# Ansellia africana



## goldenrose (Aug 25, 2010)

Any one growing & blooming Ansellia africana?
My enabler, bullsie shared divisions with me. Seems we were mistaken on the light requirements, we've corrected that by moving them to lower light rather than full sun. For plants that grow in trees, apparently from what I've researched, they can take more water than what I'd think. So what I'm wondering is - how much light are you giving, what type of media are you using & how much water.
This is what mine are looking like now - decent roots, new roots sprouting as well as new grow.








The new tip on this one was soft, used a couple of drops of dragon's blood, the growth is firm.


----------



## cnycharles (Aug 25, 2010)

a friend was growing a large one in his greenhouse, and he wasn't giving it very good care and it grew and flowered for him. we are in upstate ny and he had shade over that part of the greenhouse, so it wasn't all that bright considering it isn't always sunny here. it could get fairly warm and it may have gotten a bit dry here and there, but it would flower for him. so, maybe benign neglect is part of the culture requirements? I hope someone can give you better clues than this, though


----------



## Candace (Aug 25, 2010)

Mine grew and flowered easily. I grew it in cattleya light. African species can take a lot of light and heat.


----------



## goldenrose (Aug 27, 2010)

Thanks Charles & Candace, your responses are exactly why I posted this. My first search revealed they grow in trees, so I thought like you Candace - catt conditions - good light, good drainage, let dry out betwen waterings & that possibly during summer droughts would be a dormant period for them. Are yours leafless & the canes yellow? To me the yellow indicates too much light & the ribbing in the canes too little water? But I had that new tip brown.  There was an ebay seller that had one last week & the pic of his was gorgeous, nice dark colored leaves & lots of them. I then decided I need to do more searching. Info on Jay's indicated shady conditions, lots of water during the growing period. So I'm not sure which way to go. I was hoping some of our members in Africa could advise, anybody out there?


----------



## Candace (Aug 27, 2010)

This is a pretty tolerant species, Rose. I don't know what else to tell you. I would probably buy another plant, though. This one looks pretty rotted. I had some canes that were greener than others, but the blooming is what matters most to me, not if the plant is "green" or not. Most of my catts. verge on the lime-green yellow range and that's where they bloom best.


----------



## bullsie (Aug 27, 2010)

YOURS is sprouting new growth!!!! All mine is doing is putting out roots, lots and lots of roots and those whisker roots are just shooting up everywhere. 
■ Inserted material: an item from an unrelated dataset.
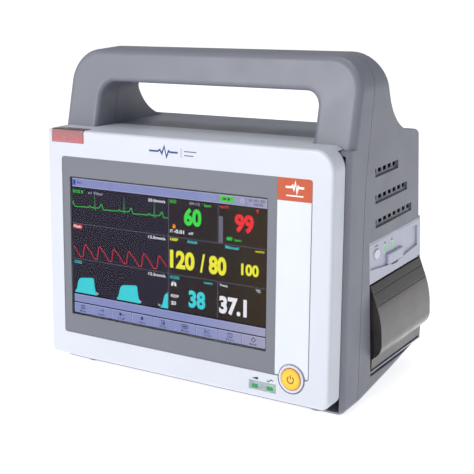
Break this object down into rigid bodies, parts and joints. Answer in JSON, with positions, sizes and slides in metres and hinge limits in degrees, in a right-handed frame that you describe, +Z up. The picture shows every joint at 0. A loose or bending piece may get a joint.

Maybe I should start ignoring it...aaahhhhhh!!!!!


----------



## goldenrose (Aug 27, 2010)

bullsie said:


> YOURS is sprouting new growth!!!! All mine is doing is putting out roots, lots and lots of roots and those whisker roots are just shooting up everywhere.
> 
> Maybe I should start ignoring it...aaahhhhhh!!!!!


Post a pic of yours please. I have what I think are the whisker roots as you describe, but it sounds like yours has more. I think new roots are good, they can support new canes/growth!
If it were rotted, in this type of plant with canes, be soft & mushy like in most? The canes are firm & solid, even with that one showing a blackish color. The new growth, even though the tip was soft & brownish, after applying the dragon's blood the rest of the growth remains white & firm.
Appreciate your input Candace, what media is yours in? 
I know quite often orchid growing is by trial & error & we need to read our plants when they're telling us something is off. What works for me won't necessarily work for you & vice versa, but we ask & try just the same! After unpotting it my gut feeling said try loosely packed sphagnum, it can breathe, have moisture & dry out when needed. The bigger piece is in a net pot, the little guy a clay pot.


----------



## slippertalker (Aug 27, 2010)

These things are pretty easy to grow and bloom. The biggest problem is that they get so big pretty quickly. (a few years) Hopefully you have plenty of room to grow it!


----------



## bullsie (Aug 27, 2010)

What I am wondering about is since Goldenrose and I have divisions, if they concentrate on root growth before pseudobulb and leaf growth. I have mine in Cattleya mix (bark, husk, sponge rock, charcoal etc) and while the top part is doing nothing, the bottom part is absolutely filling with roots. At this rate if Goldenrose and I can put the two back together, will have one complete one! And so far, those on here who grow them have great sucess and say they are easy. 

But what to do to get them started?


----------



## bullsie (Mar 31, 2011)

Update on my Ansellia. Great frustration erupted and so I moved it to a north window in a warm room. Eureka! It started putting out growths like mad. At this point not sure if it was the warmth or the low light or both. OR neither as at this point it had a pot and half full of roots of all shapes and sizes. So, was it the change of 'atmosphere' or that it finally put enough root growth on to satisfy normal leaf/pseudobulb growth? Don't care. Just tickled it is now looking like a plant that should flower for me - and after more growth I will try it in a sunnier location with a heat mat. See how that goes!

Goldenrose, what's happening with yours?


----------



## goldenrose (Mar 31, 2011)

Not much, being in the GH with night lows of 55 I would guess that warm nights will trigger new growth on any & everything!


----------